For 11 months, pilots who had previously dropped bombs on Berlin mounted the greatest humanitarian airlift in history, delivering 2.3 million tons of supplies.
At first, Berlin did not have enough runways to receive the inflow.
So the people of Berlin built Tegel Airport with their own hands, taking only 90 days to construct what was then the longest runway in Europe.
Our countries were just a few years away from a devastating war.
And yet we were united.
United by shared values.
And united in opposition to those who sought to destroy them.
The people of Berlin overcame their ordeal, transforming this city into what President Kennedy later called a “defended island of freedom”.
Then, thirty years ago this year, Berlin ceased to be an island when the Wall came down. As the crowds surged through Brandenburg Gate in 1989, Berlin and its people reminded us never to take liberty for granted.
Those events show that some values transcend individuals, nations or groups of nations.
And indeed transcend Brexit too – however absorbing or challenging that may seem.
Alliance of Values
For whatever treaties or organisations our two countries may join or leave, our friendship is based on something infinitely more important and durable.
Britain and Germany cherish the same freedoms, defend the same values, respect the same fundamental laws and face the same dangers.
We are bound together not simply by institutions, but by the beliefs that inspired the creation of those institutions: democracy, openness and equality before the law regardless of race, class, gender or sexuality.
Karl Popper, the Austrian-born philosopher, defined the distinctive quality of an open society in these words:
“We ought to be proud that we do not have one idea but many ideas, good ones and bad ones; that we do not have a single belief: not one religion but many, good ones and bad ones….It is not the unity of an idea but the diversity of our many ideas, of which the West may be proud: the pluralism of its ideas.”
More than anything else, Britain and Germany believe in pluralism as the best way of releasing the nobility of the human spirit.
There is nothing new about this.
We shared these ideals in 1972 before Britain joined the European Economic Community.
And we will continue to share them in 2019 when we leave the European Union.
Because as I said in my response to the wonderful letter written to The Times last month by Annegret Kramp-Karrenbauer, Prof. Dr Norbert Lammert and other distinguished Germans, Britain is not going anywhere.
We are not relocating our island to the far side of the world.
Our two countries may no longer be bound by the structures of the European Union, but we will remain part of a wider alliance, an alliance of values.
Nations united not solely by institutions but by beliefs: in freedom, the rule of law and human rights.
An alliance that doesn’t just believe in those ideals but is willing to defend them, as demonstrated by my predecessor, Ernest Bevin, when he helped to establish NATO.

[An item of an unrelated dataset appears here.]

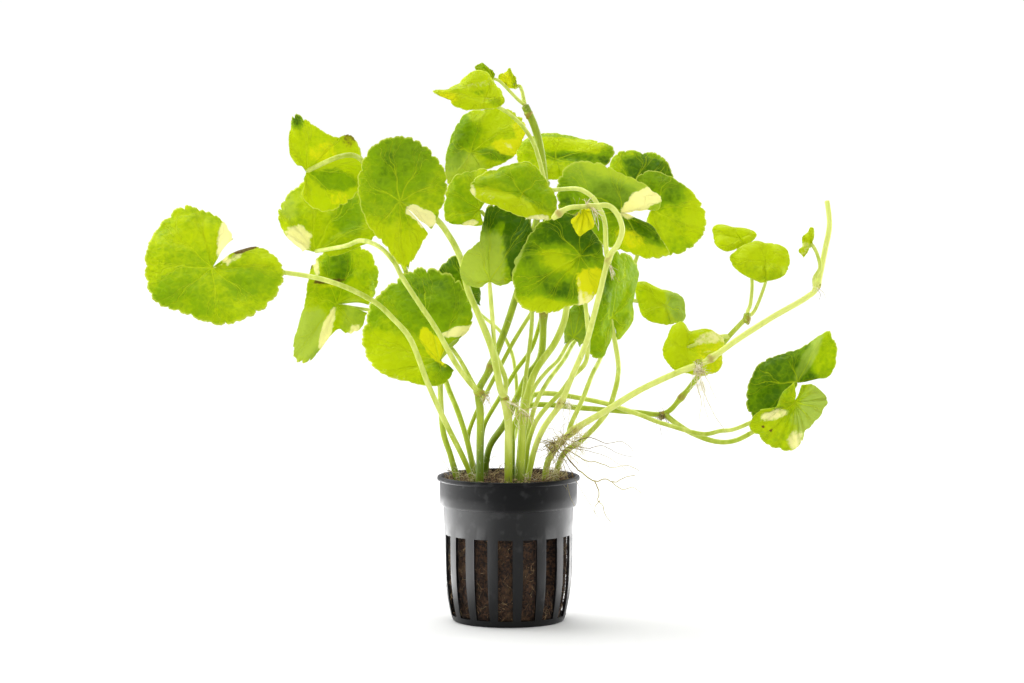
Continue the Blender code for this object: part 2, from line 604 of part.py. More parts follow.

Success of the rules-based system
He was part of the generation of humane and far-sighted leaders, including Konrad Adenauer, who built an assembly of rules and institutions – including the United Nations, the World Bank and what became the World Trade Organisation – to create an era defined not by bloodshed but by peace and prosperity. The goals of the world order that emerged after 1945 were summarised by the former Mayor of Berlin and Chancellor of Germany, Willy Brandt, who said:
“I re-emphasise my faith in the universal principles of general international law….They found binding expression in the principles of the United Nations Charter: sovereignty, territorial integrity, non-violence, the right of self-determination.”

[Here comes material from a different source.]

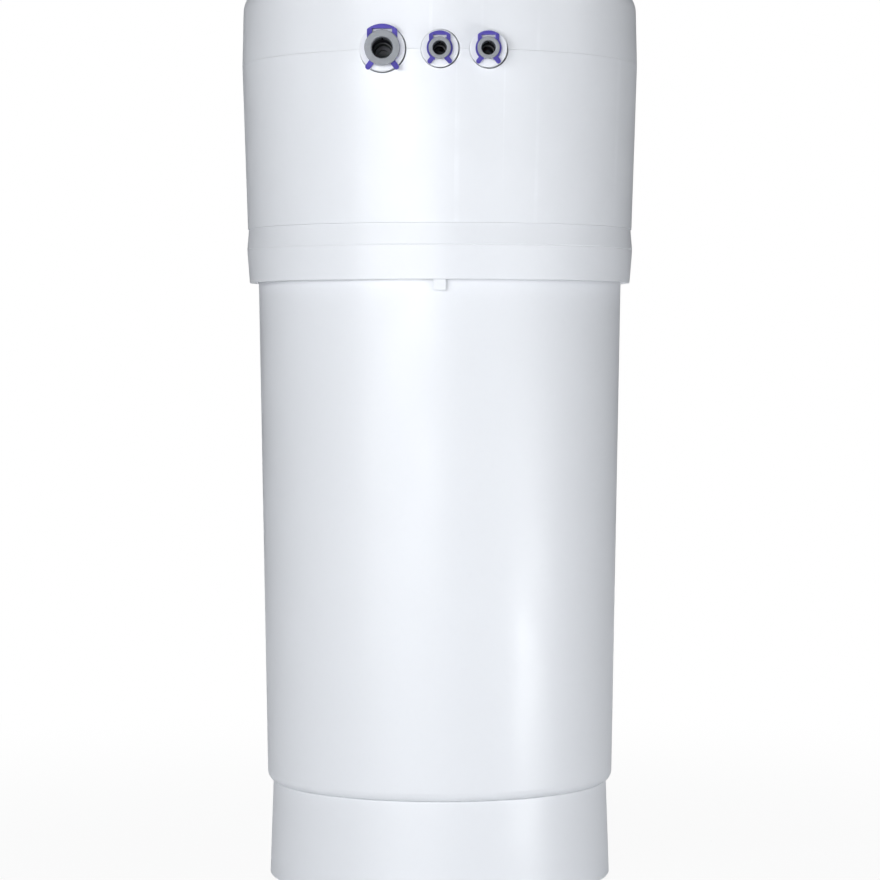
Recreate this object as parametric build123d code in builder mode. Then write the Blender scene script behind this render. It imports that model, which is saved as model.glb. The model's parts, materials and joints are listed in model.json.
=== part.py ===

By any objective measure, that international order has been remarkably successful.
Despite the bloodshed in Syria and elsewhere, the number of conflict-related deaths as a proportion of the global population fell by an astonishing 80 percent between 1984 and 2016.
Relative peace has allowed millions to raise themselves from destitution.
When I was born, half of humanity lived in absolute poverty; today, it is less than 10%.
Life expectancy has shot up and since 2000 alone 1.1 billion people have been connected to electricity for the first time.
The rules-based system is not some cynical construct designed solely to protect the interests of the West. Nor will the biggest losers be in the West if it is allowed to crumble.
So when people ask what will Britain’s role in the world be after Brexit, I say this:
We will put to work the remarkable array of connections across the globe that history has given the United Kingdom.
Whether through our European friends, our Atlantic allies or the Commonwealth family, we will seek to bind the democracies of the world together.
Only if we are joined together by an invisible chain or thread of shared values will we be strong enough to withstand the challenges we face.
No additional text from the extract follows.